**CAD and scene scripts**
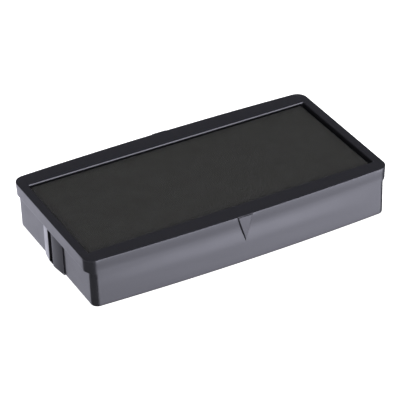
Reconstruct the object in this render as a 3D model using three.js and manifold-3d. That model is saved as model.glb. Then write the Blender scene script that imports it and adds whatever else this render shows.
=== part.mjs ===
// Ink pad: the replaceable pad cartridge of a self-inking stamp. A shallow one-piece tray holds a
// layered pad: an adhesive film, a thick felt that stores the ink, a thin foam that evens it out, and
// a woven cloth over both.
// Millimetres. +X runs along the tray, +Y across it, +Z up. The origin is the middle of the underside.

import * as THREE from 'three';
import { mergeVertices } from 'three/addons/utils/BufferGeometryUtils.js';
import Module from 'manifold-3d';

const wasm = await Module();
wasm.setup();

// Tray, outside. Widths are taken at the corners, and the long sides swell past them by SIDE_BOW.
const LENGTH = 58;
const WIDTH = 30;
const HEIGHT = 9.3;
const SIDE_BOW = 0.8;
const RIM_HEIGHT = 2.5;
const RIM_CORNER = 1.9;
const RIM_EDGE = 0.1;
const END_OVERHANG = 0.75;
const SIDE_OVERHANG = 0.08;
const BODY_CORNER = 1.2;
const BODY_EDGE = 0.1;
const END_DRAFT = 0.02;
const SIDE_DRAFT = 0.05;

// Tray, inside. The pocket lies a little towards -Y, which leaves the rim wider along +Y.
const POCKET_LENGTH = 54.8;
const POCKET_WIDTH = 23.7;
const POCKET_CORNER = 0.2;
const POCKET_SHIFT = -0.35;
const FLOOR = 1.1;

// Hollows under the long sides of the rim, open downwards and crossed by ribs.
const WALL = 1;
const RIM_DECK = 1.4;
const RIB_THICKNESS = 0.8;
const BAYS = 6;
const BAY_SEGMENTS = 4;

// Lug in the middle of each end, with an upright slot a little off its middle. The two lugs are alike
// after half a turn, so the tray goes into a stamp either way round.
const LUG_WIDTH = 7.6;
const LUG_PROUD = 0.65;
const LUG_STEP = 0.19;
const LUG_CREST = 1.5; // 1 makes the lug's face two flats that meet in a crest, 2 one round face
const SLOT_WIDTH = 1.45;
const SLOT_DEPTH = 0.85;
const SLOT_OFFSET = 0.5;
const SLOT_SILL = 0.2;

// Arrow mark in the middle of each long side: a slightly raised triangle, point down.
const ARROW_WIDTH = 2.9;
const ARROW_HEIGHT = 4.5;
const ARROW_PROUD = 0.15;

// Pad. Its layers lie on each other from the floor up, a hair apart, and nearer to the left end.
const PAD_LENGTH = 54;
const PAD_WIDTH = 23.2;
const PAD_SHIFT = -0.3;
const PAD_RECESS = 0.3;
const PAD_CORNER = 0.5;
const LAYER_GAP = 0.05;
const FILM_THICKNESS = 0.15;
const FILM_MARGIN = 1;
const FOAM_THICKNESS = 1.2;
const CLOTH_THICKNESS = 0.3;
const CLOTH_TUCK = 4;

const CORNER_SEGMENTS = 5;
const SIDE_SEGMENTS = 14;
const OVERRUN = 1; // how far a cutting solid runs past the face that it opens

const RIM_BOTTOM = HEIGHT - RIM_HEIGHT;
const BODY_HALF_LENGTH = LENGTH / 2 - END_OVERHANG;
const BODY_HALF_WIDTH = WIDTH / 2 - SIDE_OVERHANG;

// How far a long side stands past its corners at x.
function bowAt(x, halfLength, bow) {
  return bow * (1 - (x / halfLength) ** 2);
}

// Points of a rectangle with round corners, counter-clockwise, its long sides bowed outwards.
function outline(length, width, radius, bow = 0) {
  const reachX = length / 2 - radius;
  const reachY = width / 2 - radius;
  const points = [];
  [[1, 1], [-1, 1], [-1, -1], [1, -1]].forEach(([sideX, sideY], quarter) => {
    for (let i = 0; i <= CORNER_SEGMENTS; i += 1) {
      const angle = (Math.PI / 2) * (quarter + i / CORNER_SEGMENTS);
      const x = sideX * reachX + radius * Math.cos(angle);
      const y = sideY * reachY + radius * Math.sin(angle);
      points.push(new THREE.Vector2(x, y));
    }
    const alongLongSide = quarter % 2 === 0;
    for (let i = 1; bow > 0 && alongLongSide && i < SIDE_SEGMENTS; i += 1) {
      const x = sideX * reachX * (1 - (2 * i) / SIDE_SEGMENTS);
      points.push(new THREE.Vector2(x, sideY * (width / 2)));
    }
  });
  points.forEach((p) => {
    p.y += Math.sign(p.y) * bowAt(p.x, length / 2, bow);
  });
  return points;
}

// A prism on the given outline, from z = bottom to z = top, with both its rims rounded by edge.
function prism(points, bottom, top, edge = 0) {
  const geometry = new THREE.ExtrudeGeometry(new THREE.Shape(points), {
    depth: top - bottom - 2 * edge,
    bevelEnabled: edge > 0,
    bevelThickness: edge,
    bevelSize: edge,
    bevelOffset: -edge,
    bevelSegments: 2,
  });
  return geometry.translate(0, 0, bottom + edge);
}

// Draws a prism in towards its foot, as a moulded wall leans to leave its mould.
function lean(geometry) {
  const position = geometry.attributes.position;
  for (let i = 0; i < position.count; i += 1) {
    const drop = Math.max(0, 1 - position.getZ(i) / RIM_BOTTOM);
    position.setX(i, position.getX(i) * (1 - (END_DRAFT * drop) / BODY_HALF_LENGTH));
    position.setY(i, position.getY(i) * (1 - (SIDE_DRAFT * drop) / BODY_HALF_WIDTH));
  }
  return geometry;
}

// A closed geometry as a solid that can be joined and cut.
function solid(geometry) {
  const bare = geometry.clone();
  bare.deleteAttribute('normal');
  bare.deleteAttribute('uv');
  const merged = mergeVertices(bare);
  return new wasm.Manifold(new wasm.Mesh({
    numProp: 3,
    vertProperties: new Float32Array(merged.attributes.position.array),
    triVerts: new Uint32Array(merged.index.array),
  }));
}

// The joined and cut solid as a geometry again.
function geometryOf(manifold) {
  const mesh = manifold.getMesh();
  const geometry = new THREE.BufferGeometry();
  geometry.setAttribute('position', new THREE.BufferAttribute(mesh.vertProperties, 3));
  geometry.setIndex(new THREE.BufferAttribute(mesh.triVerts, 1));
  geometry.computeVertexNormals();
  return geometry;
}

// Walls below the rim, with the rim round them.
function trayShell() {
  const body = outline(2 * BODY_HALF_LENGTH, 2 * BODY_HALF_WIDTH, BODY_CORNER, SIDE_BOW);
  const rim = outline(LENGTH, WIDTH, RIM_CORNER, SIDE_BOW);
  const walls = lean(prism(body, 0, HEIGHT - RIM_HEIGHT / 2, BODY_EDGE));
  return solid(walls).add(solid(prism(rim, RIM_BOTTOM, HEIGHT, RIM_EDGE)));
}

// The room for the pad.
function pocket() {
  const room = prism(outline(POCKET_LENGTH, POCKET_WIDTH, POCKET_CORNER), FLOOR, HEIGHT + OVERRUN);
  return solid(room.translate(0, POCKET_SHIFT, 0));
}

// One bay of the hollow under a long side, between two ribs. side is 1 or -1.
function bay(side, index) {
  const pitch = (2 * (BODY_HALF_LENGTH - WALL - BODY_CORNER) + RIB_THICKNESS) / BAYS;
  const start = -BODY_HALF_LENGTH + WALL + BODY_CORNER + index * pitch;
  const end = start + pitch - RIB_THICKNESS;
  const inner = side * (POCKET_WIDTH / 2 + WALL) + POCKET_SHIFT;
  const points = [new THREE.Vector2(start, inner), new THREE.Vector2(end, inner)];
  for (let i = 0; i <= BAY_SEGMENTS; i += 1) {
    const x = end + ((start - end) * i) / BAY_SEGMENTS;
    const outer = BODY_HALF_WIDTH - SIDE_DRAFT - WALL + bowAt(x, BODY_HALF_LENGTH, SIDE_BOW);
    points.push(new THREE.Vector2(x, side * outer));
  }
  return solid(prism(points, -OVERRUN, HEIGHT - RIM_DECK));
}

// The lug of one end. end is 1 or -1.
function lug(end) {
  const half = LUG_WIDTH / 2;
  const root = BODY_HALF_LENGTH - WALL / 2;
  const foot = BODY_HALF_LENGTH - END_DRAFT + LUG_STEP;
  const sagitta = LUG_PROUD - LUG_STEP;
  const points = [new THREE.Vector2(end * root, -half)];
  for (let i = 0; i <= 2 * CORNER_SEGMENTS; i += 1) {
    const share = i / CORNER_SEGMENTS - 1;
    const proud = sagitta * (1 - Math.abs(share) ** LUG_CREST);
    points.push(new THREE.Vector2(end * (foot + proud), half * share));
  }
  points.push(new THREE.Vector2(end * root, half));
  return solid(prism(points, 0, HEIGHT - RIM_HEIGHT / 2));
}

// The slot in the lug, with a low sill at its foot.
function slot(end) {
  const face = BODY_HALF_LENGTH - END_DRAFT + LUG_PROUD;
  const cut = new THREE.BoxGeometry(2 * SLOT_DEPTH, SLOT_WIDTH, RIM_BOTTOM - SLOT_SILL);
  return solid(cut.translate(end * face, -end * SLOT_OFFSET, (RIM_BOTTOM + SLOT_SILL) / 2));
}

// The arrow mark of one long side.
function arrow(side) {
  const tip = HEIGHT - ARROW_HEIGHT;
  const triangle = new THREE.Shape([
    new THREE.Vector2(-ARROW_WIDTH / 2, HEIGHT - RIM_EDGE),
    new THREE.Vector2(0, tip),
    new THREE.Vector2(ARROW_WIDTH / 2, HEIGHT - RIM_EDGE),
  ]);
  const geometry = new THREE.ExtrudeGeometry(triangle, { depth: WALL, bevelEnabled: false });
  geometry.rotateX(Math.PI / 2);
  const face = WIDTH / 2 + SIDE_BOW + ARROW_PROUD;
  return solid(geometry.translate(0, side > 0 ? face : WALL - face, 0));
}

function trayGeometry() {
  let tray = trayShell();
  [1, -1].forEach((way) => {
    tray = tray.add(lug(way)).add(arrow(way));
  });
  tray = tray.subtract(pocket());
  [1, -1].forEach((way) => {
    tray = tray.subtract(slot(way));
    for (let i = 0; i < BAYS; i += 1) {
      tray = tray.subtract(bay(way, i));
    }
  });
  return geometryOf(tray);
}

// A layer of the pad that lies inside the cloth, or short of it by margin all round.
function layer(bottom, top, margin = 0) {
  const inset = 2 * (CLOTH_THICKNESS + LAYER_GAP + margin);
  const block = prism(outline(PAD_LENGTH - inset, PAD_WIDTH - inset, PAD_CORNER / 2), bottom, top);
  return block.translate(PAD_SHIFT, POCKET_SHIFT, 0);
}

// The cloth: a top sheet with its edges tucked down the sides of the layers below.
function clothGeometry(top) {
  const inset = 2 * CLOTH_THICKNESS;
  const outside = outline(PAD_LENGTH, PAD_WIDTH, PAD_CORNER);
  const inside = outline(PAD_LENGTH - inset, PAD_WIDTH - inset, PAD_CORNER - CLOTH_THICKNESS);
  const hem = top - CLOTH_THICKNESS - CLOTH_TUCK;
  const room = prism(inside, hem - OVERRUN, top - CLOTH_THICKNESS);
  const cover = geometryOf(solid(prism(outside, hem, top)).subtract(solid(room)));
  return cover.translate(PAD_SHIFT, POCKET_SHIFT, 0);
}

function piece(name, geometry, color, roughness) {
  const material = new THREE.MeshStandardMaterial({ color, roughness, metalness: 0 });
  const mesh = new THREE.Mesh(geometry, material);
  mesh.name = name;
  return mesh;
}

const filmBottom = FLOOR + LAYER_GAP;
const feltBottom = filmBottom + FILM_THICKNESS + LAYER_GAP;
const clothTop = HEIGHT - PAD_RECESS;
const foamTop = clothTop - CLOTH_THICKNESS - LAYER_GAP;
const feltTop = foamTop - FOAM_THICKNESS - LAYER_GAP;

const inkPad = new THREE.Group();
inkPad.add(
  piece('cartridge_tray', trayGeometry(), 0x1d1d22, 0.35),
  piece('adhesive_film', layer(filmBottom, filmBottom + FILM_THICKNESS, FILM_MARGIN), 0xd8d2bc, 0.5),
  piece('reservoir_felt', layer(feltBottom, feltTop), 0x2a2a30, 1),
  piece('transfer_foam', layer(feltTop + LAYER_GAP, foamTop), 0x232326, 0.95),
  piece('cover_cloth', clothGeometry(clothTop), 0x343432, 0.9),
);

export default inkPad;
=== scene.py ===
"""Ink pad: the looks of a pad cartridge, a moulded tray with a cloth-covered pad in it.

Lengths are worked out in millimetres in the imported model's frame, +X along the tray and +Z up,
and turned into metres where a mesh is made.
"""

import math

import bmesh
import bpy
import numpy as np
from mathutils import Matrix, Vector, noise


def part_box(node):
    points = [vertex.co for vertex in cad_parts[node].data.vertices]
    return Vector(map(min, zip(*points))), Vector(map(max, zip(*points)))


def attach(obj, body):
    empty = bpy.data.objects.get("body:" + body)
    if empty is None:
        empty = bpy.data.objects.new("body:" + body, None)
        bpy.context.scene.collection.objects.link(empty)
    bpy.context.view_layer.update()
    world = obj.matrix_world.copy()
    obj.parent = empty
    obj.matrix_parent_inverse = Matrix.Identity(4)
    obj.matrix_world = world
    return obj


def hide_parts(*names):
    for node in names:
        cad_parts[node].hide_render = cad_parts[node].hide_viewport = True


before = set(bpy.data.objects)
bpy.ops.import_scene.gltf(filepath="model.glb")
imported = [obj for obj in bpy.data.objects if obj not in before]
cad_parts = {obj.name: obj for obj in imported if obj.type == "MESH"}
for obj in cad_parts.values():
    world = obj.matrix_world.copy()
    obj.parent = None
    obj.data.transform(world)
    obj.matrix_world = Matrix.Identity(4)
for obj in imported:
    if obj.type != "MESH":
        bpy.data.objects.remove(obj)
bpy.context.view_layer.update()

MM = 0.001


def node_box(node):
    """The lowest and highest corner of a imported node, in millimetres."""
    low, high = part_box(node)
    return Vector(low) / MM, Vector(high) / MM


TRAY_HIGH = node_box("cartridge_tray")[1]
CLOTH_LOW, CLOTH_HIGH = node_box("cover_cloth")

# Tray, outside
ARROW_PROUD = 0.15
SIDE_BOW = 0.8
HALF_LENGTH = TRAY_HIGH.x
HALF_WIDTH = TRAY_HIGH.y - ARROW_PROUD - SIDE_BOW
HEIGHT = TRAY_HIGH.z
RIM_BOTTOM = HEIGHT - 2.5
RIM_CORNER = 1.9
RIM_EDGE = 0.1
RIM_DRAFT = 0.06
BODY_HALF_LENGTH = HALF_LENGTH - 0.75
BODY_HALF_WIDTH = HALF_WIDTH - 0.08
BODY_CORNER = 1.2
BODY_EDGE = 0.28
END_DRAFT = 0.02
SIDE_DRAFT = 0.05
LEDGE_FILLET = 0.1
SIDE_STEP = (7.0, 9.2)  # heights between which the long sides ease out from body to rim
SINK = 0.14  # how much less the long sides bow above the heights SINK_RISE than below them
SINK_RISE = (4.0, 6.9)
BODY_LEVELS = (1.2, 2.4, 3.4, 4.0, 4.5, 5.0, 5.4, 5.7)
LEDGE_SIDE_LEVELS = (6.0, RIM_BOTTOM + RIM_EDGE + 0.15)  # the ledge's rings, along the long sides
RIM_SHARES = (0.12, 0.24, 0.36, 0.48, 0.6, 0.8, 1.0)  # where the rim's rings are on its way up
CORNER_SHARES = (0.2, 0.9)  # the part of a corner in which a ring changes to its side height

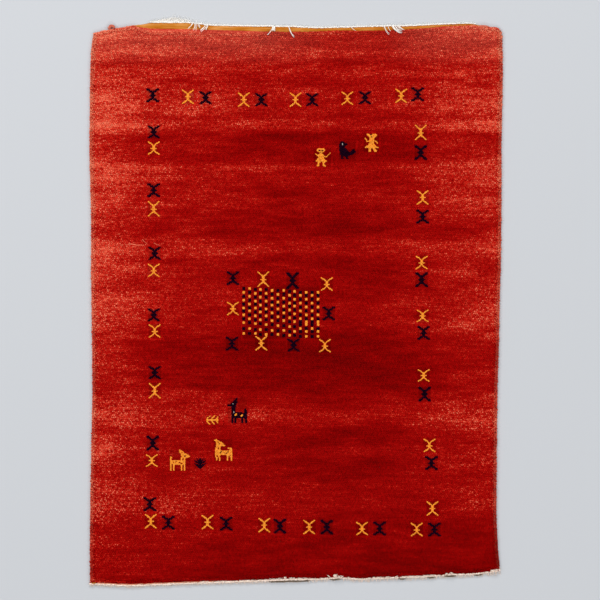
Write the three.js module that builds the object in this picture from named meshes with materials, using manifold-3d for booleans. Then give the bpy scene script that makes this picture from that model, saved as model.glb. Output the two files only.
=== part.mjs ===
// A gabbeh rug lying flat on the floor, pile up: one knotted wool cloth with flatwoven ends, overcast along
// both sides, with the cut and knotted warp ends as a short fringe at each end.
// Millimetres, +Z up, +Y towards the rug's upper end. The origin is on the floor, under the middle of the rug.
import * as THREE from "three";
import Module from "manifold-3d";

const wasm = await Module();
wasm.setup();

// Driving sizes
const WIDTH = 1500; // over both overcast sides
const PILE_LENGTH = 2000; // of the knotted part, without the flatwoven ends
const PILE_HEIGHT = 13; // foundation and pile together
const KILIM_THICKNESS = 3;
const KILIM_OVERLAP = 5; // how far a flatwoven end runs in under the pile
const CELL = 60; // spacing of the cloth's grid
const END_STEP = 30; // spacing of the stations along the flatwoven ends and the fringes
const UNEVENNESS = 0.7; // how far the pile's top rises and falls
const GAP = 0.3; // left between neighbouring pieces
const SIDE_CORD = { width: 5, height: 6, corner: 1.4 };
const HEADING = { depth: 5, height: 4 }; // the row of warp knots that holds a fringe
const STRAND = { width: 4.2, height: 2.8, root: 2.5, sway: 2.2 };

// How far each side of the rug lies outside (+) or inside (-) the plain rectangle, at each y.
const SIDES = [
  { at: -1000, left: 4, right: -7 },
  { at: -930, left: 4, right: -14 },
  { at: -820, left: 4, right: -20 },
  { at: -675, left: 2, right: -20 },
  { at: -455, left: -2, right: -18 },
  { at: -310, left: -5, right: -16 },
  { at: -165, left: -4, right: -11 },
  { at: -20, left: -2, right: -9 },
  { at: 130, left: 0, right: -4 },
  { at: 345, left: 0, right: -2 },
  { at: 565, left: 6, right: -2 },
  { at: 785, left: 4, right: 2 },
  { at: 895, left: 2, right: 3 },
  { at: 950, left: -2, right: 1 },
  { at: 975, left: -5, right: 1 },
  { at: 1000, left: -9, right: -4 },
];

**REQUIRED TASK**
Find the count of lines in the data above where the string "names" occurs. Provide that number alone.

**ANSWER**
2